An over ridding question for observers, however, was why, in this group of 21 Chinese and 15 non-Chinese, weren’t there more professionals from mainland China presenting research on the indigenous people.? Michael Philips, a psychiatrist who works in Hubei province, explained: “The cultural revolution silenced and froze the research,” said Canadian born doctor who has lived and worked in China for more than 10 years. “And 12 years later, research is underway but it is too early to have anything yet. Besides, most of the models being used are from the west anyway.” In such a specialist field, how can non-Chinese academics do research without possessing fluency in Chinese? Those who cannot read, write or speak the language usually team up with Chinese colleagues. “In ten years we won’t be able to do this. It’s a money thing”, said William Gabrenya, of Florida Institute of technology, who described himself as an illiterate gweilo who lags fluency in Chinese. He said that 93% of the non-Chinese authors in his field cannot read Chinese.
Dr. Gabrenya raised questions such as why is research dependant on all university students, why is research done on Chinese people in coastal cities?(Singapore, Taiwan, Shangai, and Hongkong) but not Inland? “Chinese psychology is so Confucian, too neat. He's been dead for a long time. How about the guy on a motorcycle in Taipei?” Dr. Gabrenya said urging that research has a more contemporary outlook. The academics came from Israel, Sweden, Taiwan, Singapore, US, British Columbia and of course HongKong. Many of the visual aides they used by way of illustration contained eye-squinting type and cobweb-like graphs. One speaker, a sociologist from Illinois even warned her colleagues that she would not give anyone enough time, to digest the long, skinny columns of numbers. Is Chinese intelligence different from western? For half of the audience who are illiterate in Chinese, Prof. Jimmy Chan of HKU examined each of the Chinese characters for intelligence. Phrases such as “A mind as fast as an arrow” and connections between strokes for sun and the moon were made.
After his 25 mins speech, Chan and the group lamented that using western tests is the only measure available to psychologists, who are starving for indigenous studies of Chinese by Chinese. How do Chinese children learn? David Kember of Hong Kong Polytechnic University zeroed in on deep learning versus surface. Deep is when the student is sincerely interested in his own reasons. The surface is memorizing and spitting out facts. It doesn’t nurture any deep understanding. If the language of instruction happens to be the children's second language, students in Hong Kong have all sorts of challenges with English speaking teachers from Australia, Britain, and America with accents and colloquialisms. Do Westerners have more self-esteem than Chinese? Dr. Leung Kwok, Chairman of the psychology department of a Chinese university, points his finger at belief systems: the collectivist's mindset often stereotypes Chinese unfairly.
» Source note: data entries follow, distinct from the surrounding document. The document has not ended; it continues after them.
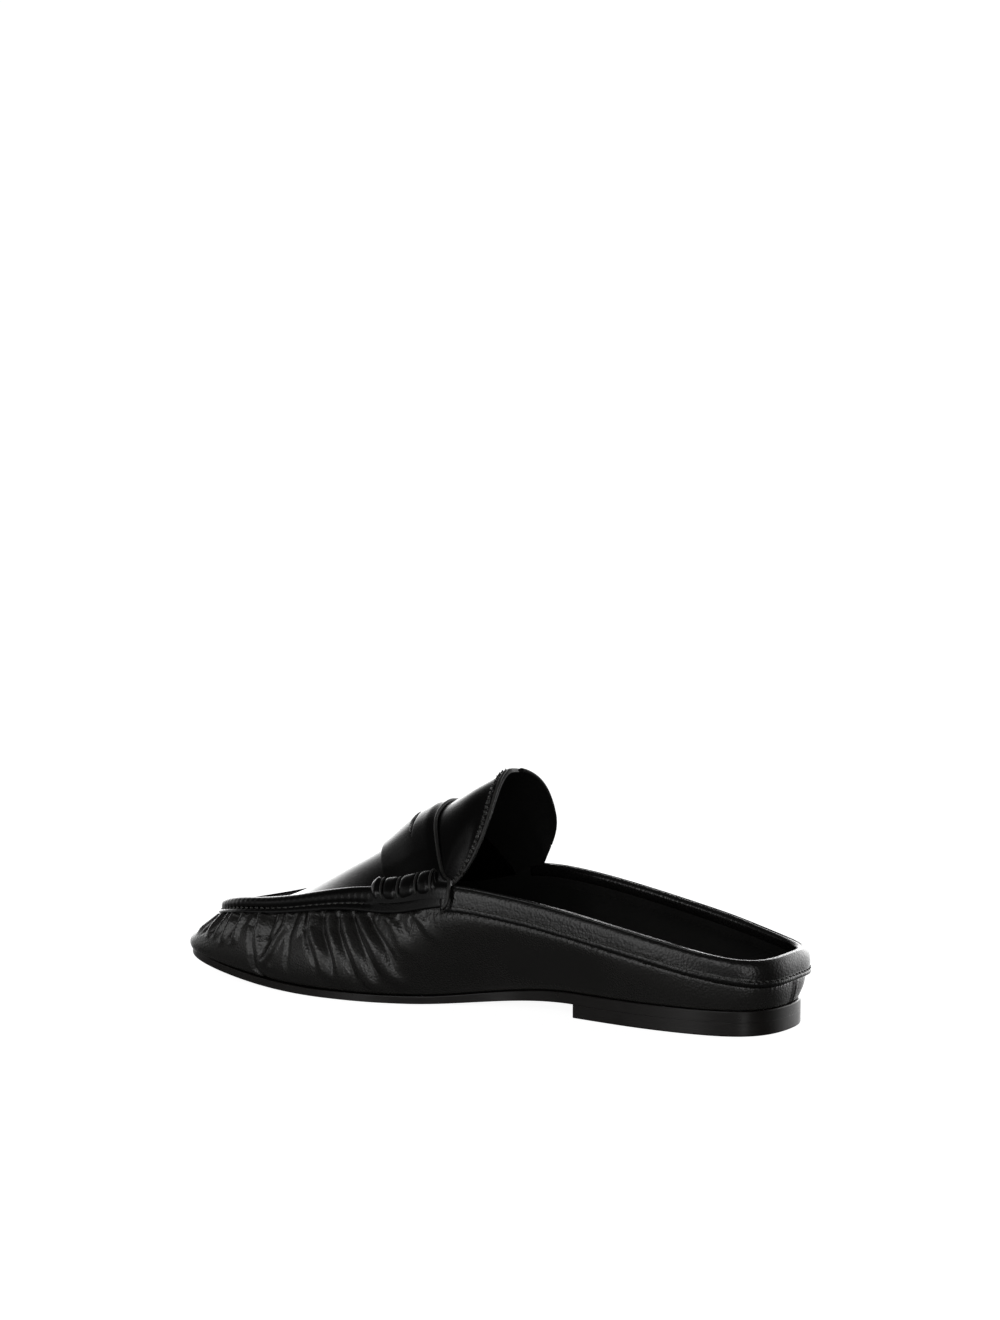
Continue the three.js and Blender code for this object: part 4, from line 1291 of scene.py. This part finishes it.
def build_studio():
    world = bpy.data.worlds.new("studio")
    bpy.context.scene.world = world
    world.use_nodes = True
    tree = world.node_tree
    direction = tree.nodes.new("ShaderNodeTexCoord").outputs["Generated"]
    total = ROUND_LEVEL
    for axis, widths, strength in LIGHTS_ROUND:
        total = arithmetic(tree, "ADD", total, soft_light(tree, direction, axis, widths, strength))
    seen = tree.nodes.new("ShaderNodeLightPath").outputs["Is Camera Ray"]
    white = arithmetic(tree, "MULTIPLY", seen, BACKGROUND)
    hidden = arithmetic(tree, "MULTIPLY", arithmetic(tree, "SUBTRACT", 1, seen), total)
    tree.links.new(arithmetic(tree, "ADD", white, hidden), tree.nodes["Background"].inputs["Strength"])
    tree.nodes["Background"].inputs["Color"].default_value = (1, 1, 1, 1)
    floor_material, _, shader = surface("pale_floor", (0.5, 0.5, 0.5), 0.9, 0)
    shader.inputs["Emission Color"].default_value = (1, 1, 1, 1)
    shader.inputs["Emission Strength"].default_value = FLOOR_GLOW
    mesh = bpy.data.meshes.new("floor")
    corners = [(x * FLOOR_REACH, y * FLOOR_REACH, 0) for x, y in ((-1, -1), (1, -1), (1, 1), (-1, 1))]
    mesh.from_pydata(corners, [], [(0, 1, 2, 3)])
    floor = bpy.data.objects.new("floor", mesh)
    floor.data.materials.append(floor_material)
    floor.visible_glossy = False
    floor.visible_diffuse = False
    bpy.context.collection.objects.link(floor)
    bpy.context.scene.view_settings.view_transform = "Standard"


# The photograph was taken from behind the inner side
CAMERA_AZIMUTH = 210
CAMERA_ELEVATION = 11.4
CAMERA_DISTANCE = 1.5
CAMERA_TARGET = Vector((91 * MM, 0, 0))
IMAGE_WIDTH, IMAGE_HEIGHT = 1000, 1320
TARGET_PIXEL = (492.9, 994.6)
FOCAL_PIXELS = 3803
SENSOR_WIDTH = 36


def build_camera():
    azimuth, elevation = math.radians(CAMERA_AZIMUTH), math.radians(CAMERA_ELEVATION)
    back = Vector((math.sin(azimuth) * math.cos(elevation), -math.cos(azimuth) * math.cos(elevation),
                   math.sin(elevation)))
    data = bpy.data.cameras.new("camera")
    data.sensor_fit = "HORIZONTAL"
    data.sensor_width = SENSOR_WIDTH
    data.lens = FOCAL_PIXELS * SENSOR_WIDTH / IMAGE_WIDTH
    camera = bpy.data.objects.new("camera", data)
    camera.location = CAMERA_TARGET + back * CAMERA_DISTANCE
    # turned so that the target lands on its pixel
    right_of_centre = TARGET_PIXEL[0] - IMAGE_WIDTH / 2
    under_centre = TARGET_PIXEL[1] - IMAGE_HEIGHT / 2
    pitch = math.atan2(under_centre, FOCAL_PIXELS)
    yaw = math.atan2(right_of_centre, math.hypot(FOCAL_PIXELS, under_centre))
    look = (-back).to_track_quat("-Z", "Y").to_matrix()
    turn = Matrix.Rotation(yaw, 3, "Y") @ Matrix.Rotation(pitch, 3, "X")
    camera.rotation_euler = (look @ turn).to_euler()
    bpy.context.collection.objects.link(camera)
    bpy.context.scene.camera = camera


build_wall()
build_plug()
build_lip()
build_band()
build_rim_beads()
build_band_stitches()
build_tongue()
build_strap()
build_rolls()
build_sole()
build_studio()
build_camera()
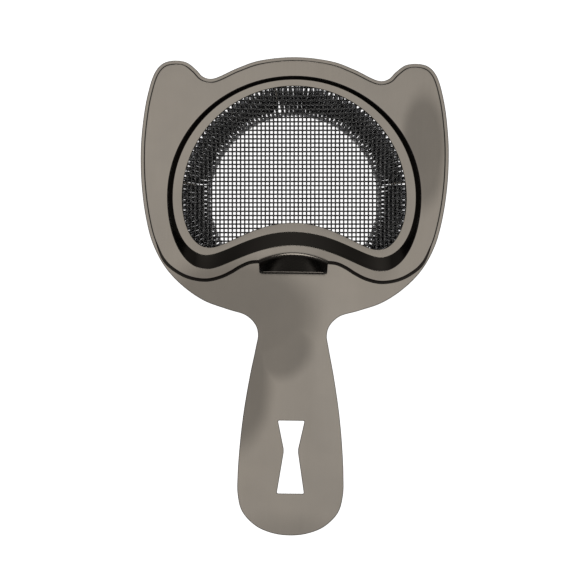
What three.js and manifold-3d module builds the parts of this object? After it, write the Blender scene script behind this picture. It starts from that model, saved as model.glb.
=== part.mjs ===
// Hawthorne strainer with a lift-out mesh plate. Millimetres, +Z up, +Y from the handle to the ears.
// The origin is the middle of the outline, at the height of the coil spring's lowest point.
import * as THREE from 'three';
import { mergeVertices } from 'three/addons/utils/BufferGeometryUtils.js';
import Module from 'manifold-3d';

const wasm = await Module();
wasm.setup();

// ---- Driving dimensions ----
const GAP = 0.3; // clearance between neighbouring pieces

const HANDLE_SHEET = 1.2; // thickness of the handle plate
const HEAD_SHEET = 1.0; // thickness of the mesh plate
const CLAMP_SHEET = 0.8; // thickness of the mesh clamp ring
const MESH_SHEET = 0.25; // solid sheet with the mass of the woven cloth
const MESH_DEPTH = 0.9; // depth of the woven cloth, two wires high

const WIRE = 1.0; // spring wire diameter
const COIL_RADIUS = 4.8; // up and down from the spring's centreline to the middle of its wire
const COIL_REACH = 5.05; // the same inward and outward: the turns are slightly oval
const COIL_PLAN_RADIUS = 35.1; // of the spring's centreline, seen from above
const COIL_SWEEP = 264; // degrees that the spring covers, round the front
const COIL_TURNS = 96;
const COIL_FACETS = 8; // straight pieces in one turn
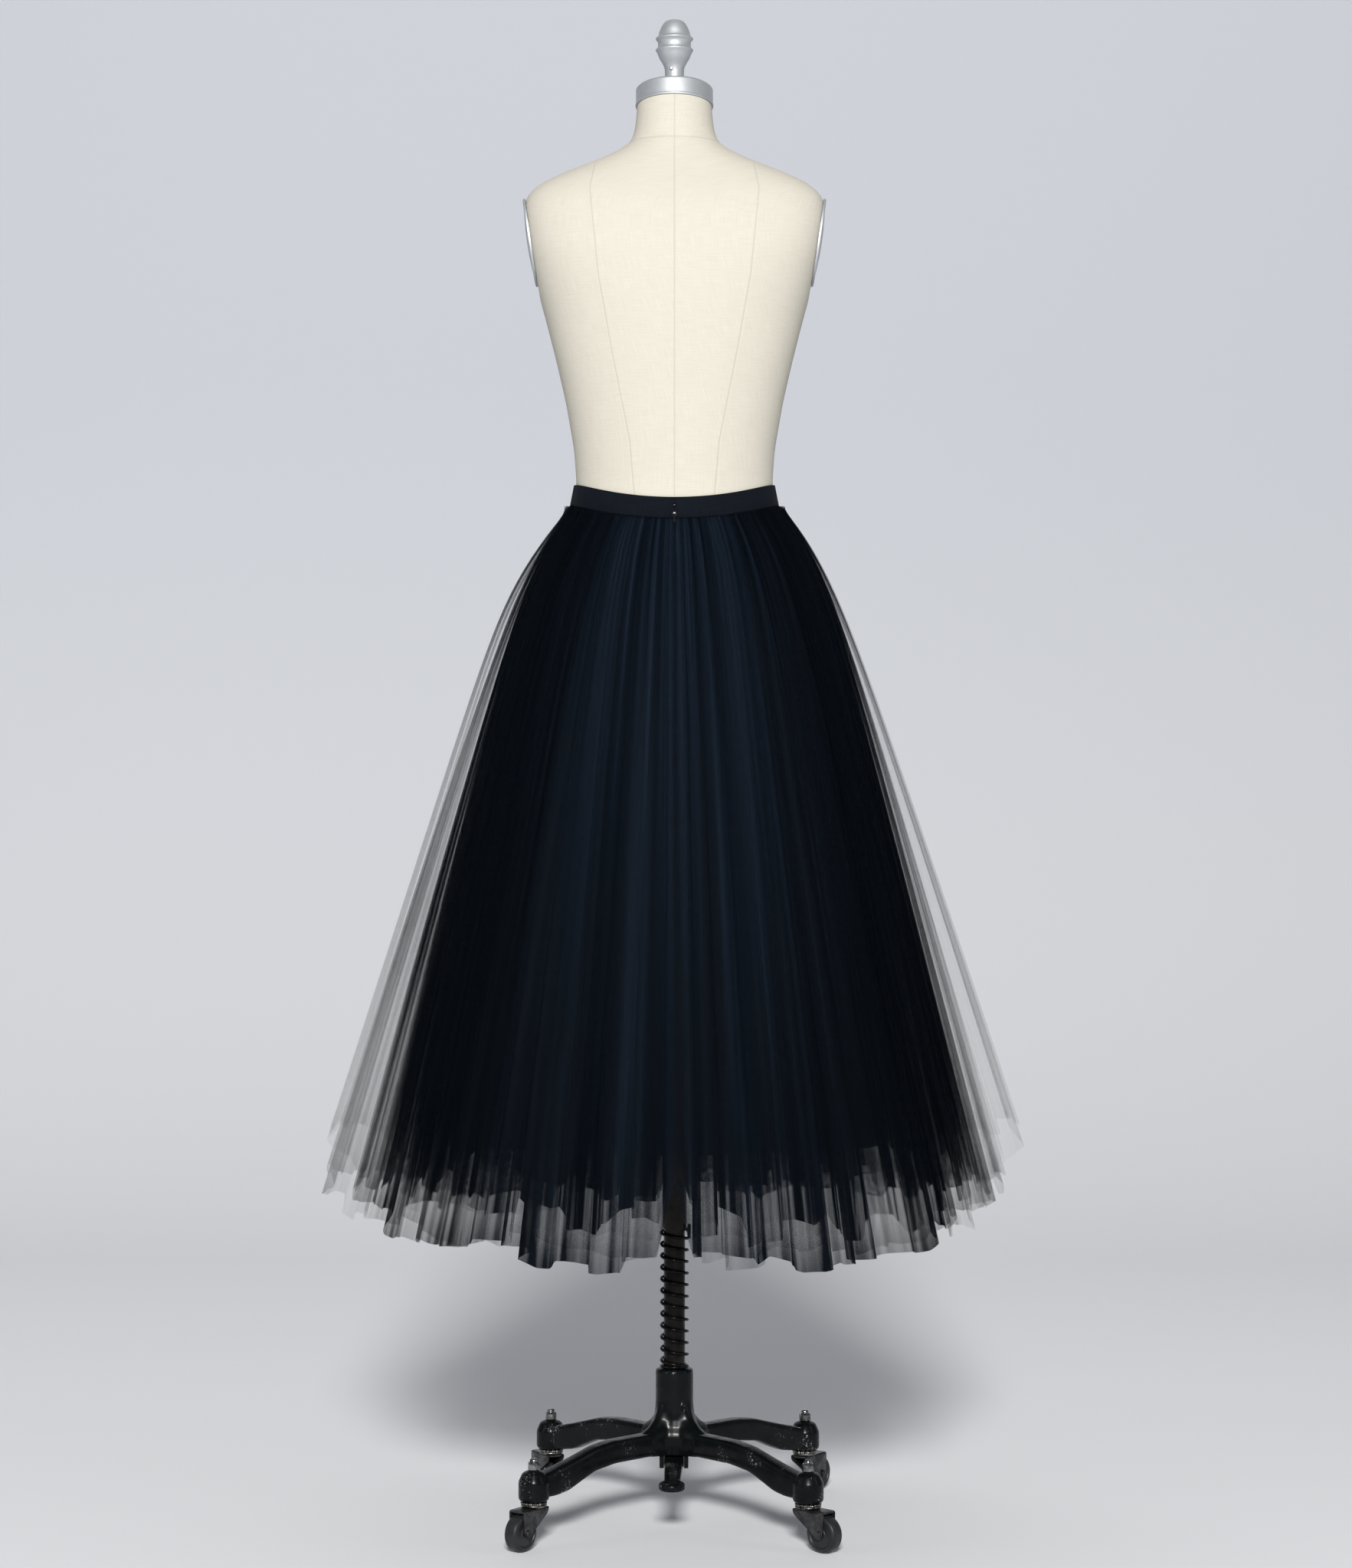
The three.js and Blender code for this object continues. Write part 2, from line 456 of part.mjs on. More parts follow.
function makeBase() {
  const { radius, topZ, flareZ, bottomZ } = COLUMN;
  const column = turned([
    [0, bottomZ], [38, bottomZ], [44, bottomZ + 10], [43, 103], [34, 113], [27, 123], [23.4, 133],
    [radius, flareZ], [radius, topZ - 2], [radius - 2, topZ], [0, topZ],
  ], POST_SIDES);
  const legs = [45, 135, 225, 315].map((degrees) => legGeometry(THREE.MathUtils.degToRad(degrees)));
  const hubProfile = [[0, HUB.bottomZ], [15.5, HUB.bottomZ], [HUB.radius, HUB.bottomZ + 2.5], [HUB.radius, 75],
    [13, 85], [0, HUB.topZ]];
  const hubs = CASTERS.map(({ signX, signY }) => turned(hubProfile, 12)
    .translate(signX * HUB.halfSpacing, signY * HUB.halfSpacing, 0));
  const lugs = [-1, 1].map((side) => new THREE.BoxGeometry(5, 16, 18).translate(side * (PEDAL.halfWidth + 2.8), PEDAL.pivotY, 74));
  const casting = joined(column, ...legs, ...hubs, ...lugs);
  addPiece('base_casting', cut(casting, rod(ROD.radius + 0.4, ROD.bottomZ, topZ + 10, POST_SIDES)), FINISHES.enamel, base);
  for (const { name, signX, signY } of CASTERS) {
    const nut = turned([[0, HUB.topZ + SEAT_GAP], [7.2, HUB.topZ + SEAT_GAP], [7.2, 97], [4.2, 98], [4.2, 101], [0, 101]], 6)
      .translate(signX * HUB.halfSpacing, signY * HUB.halfSpacing, 0);
    addPiece(`stem_nut_${name}`, nut, FINISHES.steel, base);
  }
}

function makePedal() {
  const { pivotY, pivotZ, padY, padZ, padRadius, padThick, halfWidth } = PEDAL;
  const barrel = rod(7, -halfWidth, halfWidth, 12).rotateY(Math.PI / 2).translate(0, pivotY, pivotZ);
  const arm = (y, z, half, thick) => [[-half, y, z], [half, y, z], [half * 0.9, y, z + thick], [-half * 0.9, y, z + thick]];
  const lever = loft([arm(pivotY, pivotZ - 5, halfWidth - 0.6, 11), arm(-60, 63.5, halfWidth - 0.9, 9), arm(padY, padZ - 3, 10, 7)]);
  const pad = turned([[0, padZ - padThick / 2], [padRadius - 2, padZ - padThick / 2], [padRadius, padZ - 3],
    [padRadius, padZ + 2], [padRadius - 2.5, padZ + padThick / 2 - 0.5], [0, padZ + padThick / 2 + 0.5]], 14).translate(0, padY, 0);
  addPiece('height_pedal', joined(barrel, lever, pad), FINISHES.enamel, base);
}

// A caster: race, fork and axle, and wheel. The wheel stands on one flat facet of its tread.
function makeCaster({ name, signX, signY, trailAngle }) {
  const { trail, wheelApothem, wheelHalfWidth, wheelBore, facets, axleRadius, cheekInset, cheekThick, plateZ, plateThick,
    raceZ, raceTopZ, raceRadius } = CASTER;
  const caster = new THREE.Group();
  caster.position.set(signX * HUB.halfSpacing, signY * HUB.halfSpacing, 0);
  base.add(caster);
  const race = turned([[0, raceZ], [raceRadius - 1.5, raceZ], [raceRadius, (raceZ + raceTopZ) / 2],
    [raceRadius - 1.5, raceTopZ], [0, raceTopZ]], 14);
  addPiece(`caster_race_${name}`, race, FINISHES.steel, caster);

  const swivel = new THREE.Group(); // its +X is the way the wheel trails
  swivel.rotation.z = THREE.MathUtils.degToRad(trailAngle) - BASE_TURN;
  caster.add(swivel);
  const cheekOutline = [[-14, plateZ + 1], [31, plateZ + 1], [30, 25], [27.5, 17.5], [trail, 15.6], [20, 17.8], [-14, 41]];
  const cheeks = [-1, 1].map((side) => uprightPlate(cheekOutline, cheekThick)
    .translate(0, side * (cheekInset + cheekThick / 2), 0));
  const reach = cheekInset + cheekThick;
  const plate = new THREE.BoxGeometry(46, 2 * reach, plateThick).translate(8.5, 0, plateZ + plateThick / 2);
  const axle = rod(axleRadius, -reach - 1.5, reach + 1.5, 8).rotateX(Math.PI / 2).translate(trail, 0, wheelApothem);
  addPiece(`caster_fork_${name}`, joined(plate, ...cheeks, axle), FINISHES.blackMetal, swivel);

  const tread = wheelApothem / Math.cos(Math.PI / facets);
  const w = wheelHalfWidth;
  const wheel = turned([[wheelBore, -w], [tread - 3, -w], [tread, -w + 3], [tread, w - 3], [tread - 3, w], [wheelBore, w],
    [wheelBore, -w]], facets)
    .rotateZ(Math.PI / facets).rotateX(Math.PI / 2).translate(trail, 0, wheelApothem);
  addPiece(`caster_wheel_${name}`, wheel, FINISHES.wheel, swivel);
}

function makeFormFoot() {
  const { radius, boreRadius, bottomZ, plateBottomZ, plateInset } = FLANGE;
  const bottom = FORM_SECTIONS[0];
  const ring = (z) => around(FORM_SIDES, (angle) => sectionPoint(bottom, angle, z, -plateInset));
  addPiece('form_bottom_plate', loft([ring(plateBottomZ), ring(bottom.z - SEAT_GAP)]), FINISHES.plywood);
  addPiece('form_flange', tube(boreRadius, radius, bottomZ, plateBottomZ - SEAT_GAP, 22), FINISHES.enamel);
}

makeForm();
makeNeckCapAndFinial();
makeFormFoot();
makeBand();
makeLining();
makeTulle();
makeClosure();
makePost();
makeBase();
makePedal();
CASTERS.forEach(makeCaster);

export default model;
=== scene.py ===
import math

import bmesh
import bpy
import numpy as np
from mathutils import Matrix, Vector


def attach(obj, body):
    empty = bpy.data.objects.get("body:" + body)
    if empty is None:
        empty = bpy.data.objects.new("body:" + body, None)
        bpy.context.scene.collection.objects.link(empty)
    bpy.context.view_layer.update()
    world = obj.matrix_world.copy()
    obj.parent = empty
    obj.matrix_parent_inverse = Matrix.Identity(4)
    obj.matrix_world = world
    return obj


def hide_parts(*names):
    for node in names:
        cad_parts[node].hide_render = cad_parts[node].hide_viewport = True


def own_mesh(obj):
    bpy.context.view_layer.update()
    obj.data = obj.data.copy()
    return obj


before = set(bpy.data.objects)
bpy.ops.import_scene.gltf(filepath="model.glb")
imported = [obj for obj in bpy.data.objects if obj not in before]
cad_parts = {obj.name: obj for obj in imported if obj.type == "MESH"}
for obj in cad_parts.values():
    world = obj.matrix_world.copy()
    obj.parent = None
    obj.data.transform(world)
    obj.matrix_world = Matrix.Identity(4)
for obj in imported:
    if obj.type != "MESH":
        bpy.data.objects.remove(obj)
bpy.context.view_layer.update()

# ---------------------------------------------------------------------------------------------------------------
# The camera stands behind the wearer, level with the middle of the skirt.
camera_data = bpy.data.cameras.new("camera")
camera_data.lens = 78.15
camera_data.shift_x = 0.001
camera_data.shift_y = 0.0032
camera = bpy.data.objects.new("camera", camera_data)
camera.location = (0, -4.0, 0.858)
camera.rotation_euler = (math.radians(90), 0, 0)
bpy.context.collection.objects.link(camera)
scene = bpy.context.scene
scene.camera = camera
scene.view_settings.view_transform = "Standard"
scene.cycles.transparent_max_bounces = 48  # a look through the skirt crosses many sheets of net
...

The philosophy of YUEN( a concept used to explain good and bad events which are predetermined and out of the individual's control) does not foster a positive self-concept. Neither do collectivists beliefs, such as sacrifice for the group, compromise, and importance of using connections. “If a Chinese loses or fails, he has a stronger sense of responsibility. He tends to blame it on himself. A non-Chinese from the west may blame it on forces outside himself,” Dr. Leung said. By the end of the three-day session, there were as many questions raised as answered. It was agreed there was room for further research. To the laymen, so much of the discussion was foreign and riddled with jargon and ongoing references to studies and researches. The work of the participants will resurface in a forthcoming handbook of Chinese psychology, which will be edited by Dr.Bond and published by Oxford university press
It can be inferred from the passage
- A.
the cultural revolution was a productive period for Chinese psychology
- B.
the cultural revolution renewed Chinese psychology
- C.
the cultural revolution was a dangerous period for Chinese psychology
- D.
the cultural revolution was an unproductive period for Chinese psychology
Show answer & explanation
Correct answer: D
Concept: An inference-based reading comprehension question asks you to pick the conclusion that follows directly from what the passage explicitly states, without adding any outside assumption. The correct choice must be traceable to the author's own words, not to what merely sounds plausible in general.
Application: Michael Philips, the psychiatrist quoted in the passage, says that during the Cultural Revolution research on Chinese psychology was “silenced and froze.” This describes scholarly work coming to a complete halt — no studies being carried out, no findings being produced. A field whose research output is silenced and frozen is, by definition, a field passing through an unproductive period.
Cross-check by contrast:
“A productive period” is the opposite of what the passage says — research was halted, not flourishing.
“Renewed” would mean the field was reinvigorated during this era, but the passage says the opposite — work stopped, and only years later did research begin again.
“A dangerous period” introduces physical risk to researchers or the discipline, which the passage never mentions — it only describes an absence of research activity, not danger.
Result: Only the reading that the era was an unproductive period for Chinese psychology is directly supported by the text.